__EXERCISE DIRECTIONS__.
Give all of the lines again, with nothing added or dropped.

__COLLECTED DATA__.
____________________

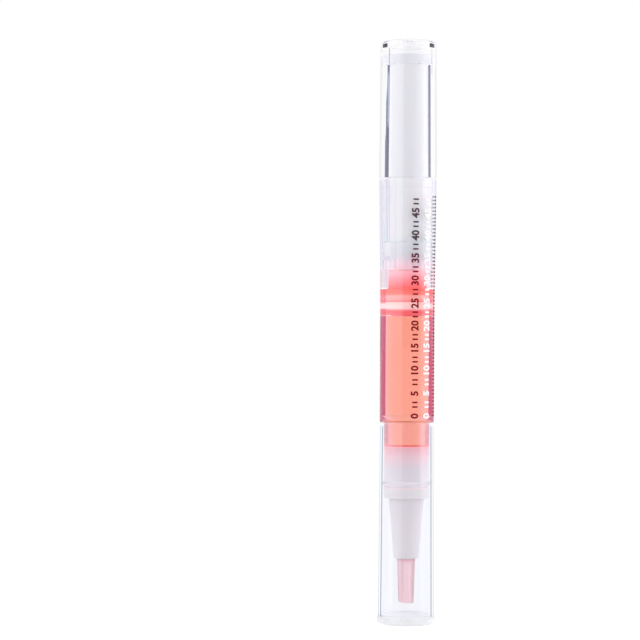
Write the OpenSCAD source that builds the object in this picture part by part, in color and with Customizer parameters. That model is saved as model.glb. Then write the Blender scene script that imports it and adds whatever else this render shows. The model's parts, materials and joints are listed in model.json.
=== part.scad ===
// Twist-up oil pen, standing on the closed end of its cap.
// Turning the knob at the top feeds a screw, whose piston presses oil down into the brush.

/* [Fits] */
// Radial clearance where one piece slides or turns in another
slide_fit = 0.05; // [0.03:0.01:0.08]
// Radial clearance of pieces that are pressed together
press_fit = 0.02; // [0.01:0.01:0.04]
// Axial gap between pieces that meet end to end
end_gap = 0.1; // [0.05:0.05:0.2]

/* [Cap] */
// Length of the cap
cap_len = 44.8; // [42:0.2:50]
// Outer diameter at the closed end
cap_end_d = 13; // [12.6:0.1:14]
// Outer diameter at the mouth
cap_mouth_d = 12.4; // [12.2:0.1:13.4]
// Bore diameter at the closed end
cap_bore_end_d = 11.1; // [11:0.05:11.2]
// Bore diameter at the mouth
cap_bore_mouth_d = 11.3; // [11.2:0.05:11.5]
// Thickness of the closed end
cap_floor = 1; // [0.8:0.1:2]
// Rounding of the outer edge at the closed end
cap_edge_r = 0.5; // [0.2:0.1:0.9]
// Rounding inside, where the bore meets the floor
cap_corner_r = 0.8; // [0.3:0.1:1.5]
// Chamfer inside the mouth
cap_chamfer = 0.2; // [0.1:0.05:0.3]

/* [Barrel] */
// Length of the barrel from its shoulder to its rear end
barrel_len = 54.4; // [52:0.2:62]
// Outer diameter of the straight front stretch
barrel_front_d = 12.2; // [12:0.1:12.6]
// Outer diameter at the rear end
barrel_rear_d = 12.8; // [12.6:0.1:13.4]
// Length of the straight front stretch
barrel_straight = 26; // [15:1:40]
// Bore of the oil chamber
chamber_d = 10.6; // [10:0.1:10.8]
// Bore of the rear seat that holds the drive
seat_d = 11.2; // [11:0.1:11.6]
// Depth of the rear seat
seat_depth = 20.4; // [18:0.2:24]
// Thickness of the shoulder between chamber and neck
shoulder_t = 1.5; // [1.2:0.1:2.5]
// Length of the neck that the cap covers
neck_len = 14.4; // [13:0.1:16]
// Outer diameter of the neck
neck_d = 10.2; // [9.8:0.1:10.5]
// Bore of the neck
neck_bore_d = 8.4; // [8:0.1:8.8]
// Height of the ring round the neck's end that guides the cap
neck_ring_h = 1.1; // [0.8:0.1:2]

/* [Nozzle] */
// Diameter of the flange under the neck
flange_d = 10.3; // [9.6:0.1:10.8]
// Height of the flange
flange_h = 2.5; // [1.5:0.1:3]
// Length of the plug that sits in the neck
plug_len = 9.1; // [6:0.1:10.5]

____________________

__TASK ANSWER__.
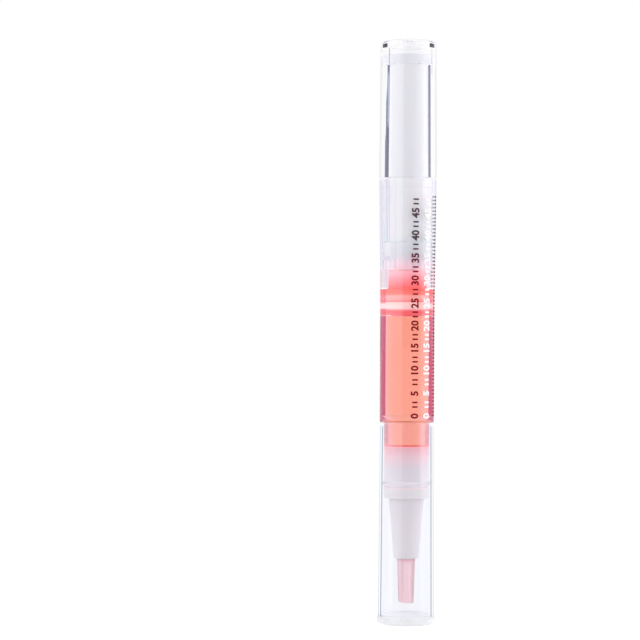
Write the OpenSCAD source that builds the object in this picture part by part, in color and with Customizer parameters. That model is saved as model.glb. Then write the Blender scene script that imports it and adds whatever else this render shows. The model's parts, materials and joints are listed in model.json.
=== part.scad ===
// Twist-up oil pen, standing on the closed end of its cap.
// Turning the knob at the top feeds a screw, whose piston presses oil down into the brush.

/* [Fits] */
// Radial clearance where one piece slides or turns in another
slide_fit = 0.05; // [0.03:0.01:0.08]
// Radial clearance of pieces that are pressed together
press_fit = 0.02; // [0.01:0.01:0.04]
// Axial gap between pieces that meet end to end
end_gap = 0.1; // [0.05:0.05:0.2]

/* [Cap] */
// Length of the cap
cap_len = 44.8; // [42:0.2:50]
// Outer diameter at the closed end
cap_end_d = 13; // [12.6:0.1:14]
// Outer diameter at the mouth
cap_mouth_d = 12.4; // [12.2:0.1:13.4]
// Bore diameter at the closed end
cap_bore_end_d = 11.1; // [11:0.05:11.2]
// Bore diameter at the mouth
cap_bore_mouth_d = 11.3; // [11.2:0.05:11.5]
// Thickness of the closed end
cap_floor = 1; // [0.8:0.1:2]
// Rounding of the outer edge at the closed end
cap_edge_r = 0.5; // [0.2:0.1:0.9]
// Rounding inside, where the bore meets the floor
cap_corner_r = 0.8; // [0.3:0.1:1.5]
// Chamfer inside the mouth
cap_chamfer = 0.2; // [0.1:0.05:0.3]

/* [Barrel] */
// Length of the barrel from its shoulder to its rear end
barrel_len = 54.4; // [52:0.2:62]
// Outer diameter of the straight front stretch
barrel_front_d = 12.2; // [12:0.1:12.6]
// Outer diameter at the rear end
barrel_rear_d = 12.8; // [12.6:0.1:13.4]
// Length of the straight front stretch
barrel_straight = 26; // [15:1:40]
// Bore of the oil chamber
chamber_d = 10.6; // [10:0.1:10.8]
// Bore of the rear seat that holds the drive
seat_d = 11.2; // [11:0.1:11.6]
// Depth of the rear seat
seat_depth = 20.4; // [18:0.2:24]
// Thickness of the shoulder between chamber and neck
shoulder_t = 1.5; // [1.2:0.1:2.5]
// Length of the neck that the cap covers
neck_len = 14.4; // [13:0.1:16]
// Outer diameter of the neck
neck_d = 10.2; // [9.8:0.1:10.5]
// Bore of the neck
neck_bore_d = 8.4; // [8:0.1:8.8]
// Height of the ring round the neck's end that guides the cap
neck_ring_h = 1.1; // [0.8:0.1:2]

/* [Nozzle] */
// Diameter of the flange under the neck
flange_d = 10.3; // [9.6:0.1:10.8]
// Height of the flange
flange_h = 2.5; // [1.5:0.1:3]
// Length of the plug that sits in the neck
plug_len = 9.1; // [6:0.1:10.5]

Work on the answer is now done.